Redox-selective remineralization decouples marine carbon and oxygen cycles

The global biogeochemical cycles of oxygen and carbon are coupled by the stoichiometry of photosynthesis and respiration (the photosynthetic quotient PQ and respiratory quotient RQ). A widespread assumption, that these stoichiometric ratios counter-balance one another, provides foundation for a key concept of biogeochemistry - that carbon sequestration is balanced by a surplus of oxygen to the atmosphere. But, what if that assumption was wrong?

In a recent study on the caloric content of sinking particles in the North Pacific Subtropical Gyre, the energy content of sinking particles decreased faster than the mass of those particles, suggesting that consumers were selectively feeding on the more energy rich (reduced compounds like lipids) components, leaving less energy rich (oxidized compounds like organic acids) components behind. Because the redox state of organic matter dictates the amount of oxygen needed for respiration (RQ), this preferential remineralization of reduced organic substrates results in relatively more oxygen consumption than would be expected if consumers were feeding on the bulk material. Importantly, this process would also consume more oxygen than the oxygen generated by phytoplankton producers, on a per carbon basis (PQ).
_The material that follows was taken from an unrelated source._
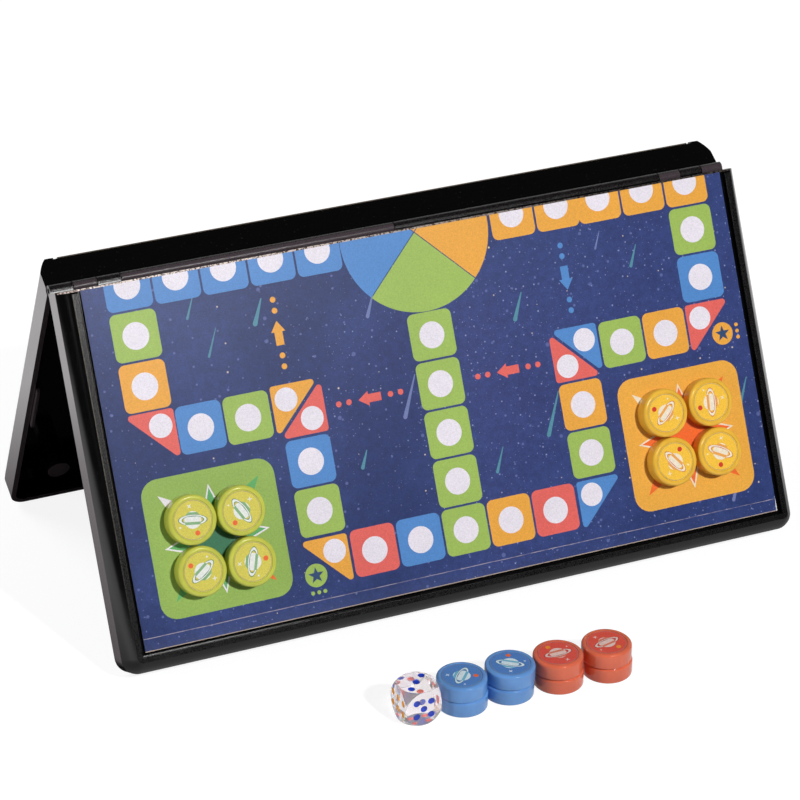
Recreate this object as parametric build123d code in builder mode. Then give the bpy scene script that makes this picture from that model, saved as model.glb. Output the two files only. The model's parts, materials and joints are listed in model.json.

With a simplified model, we derived an equation to describe how a mismatch in PQ and RQ modulates the exchanges of oxygen and carbon dioxide with the atmosphere which result from sinking detritus:

\[E = 1 - \frac{PQ}{RQ} + \frac{NCP_{O2}}{NPP_{O2}}\]

where E is the export ratio (the ratio of carbon export to net primary carbon production), $NCP_{O2}$ is net community oxygen production (gross oxygen production less total respiratory losses), $NPP_{O2}$ is net primary oxygen production (gross oxygen production less autotrophic respiration).

Figure caption: Autotrophs synthesize organic carbon through the reduction of CO2, yielding O2 at a ratio PQ. This organic carbon spans a range of redox states, from relatively oxidized organic acids (blue components) to relatively reduced lipids (red components). Heterotrophs oxidize this organic matter back to CO2, consuming O2 at a ratio RQ. Heterotrophic biomass components are shaded in grey to provide contrast, but note that they too contribute through mortality to the redox spectrum of the detritus. Non-selective remineralization results in a balance RQ = PQ, confirming our intuition of the proportionality of organic carbon export, CO2 influx, and oxygen efflux. If, however, heterotrophs favor relatively reduced organic carbon (red and orange components; RQ > PQ) or relatively oxidized organic carbon (blue and green components; RQ < PQ), the oxygen exchanged to the atmosphere will be altered.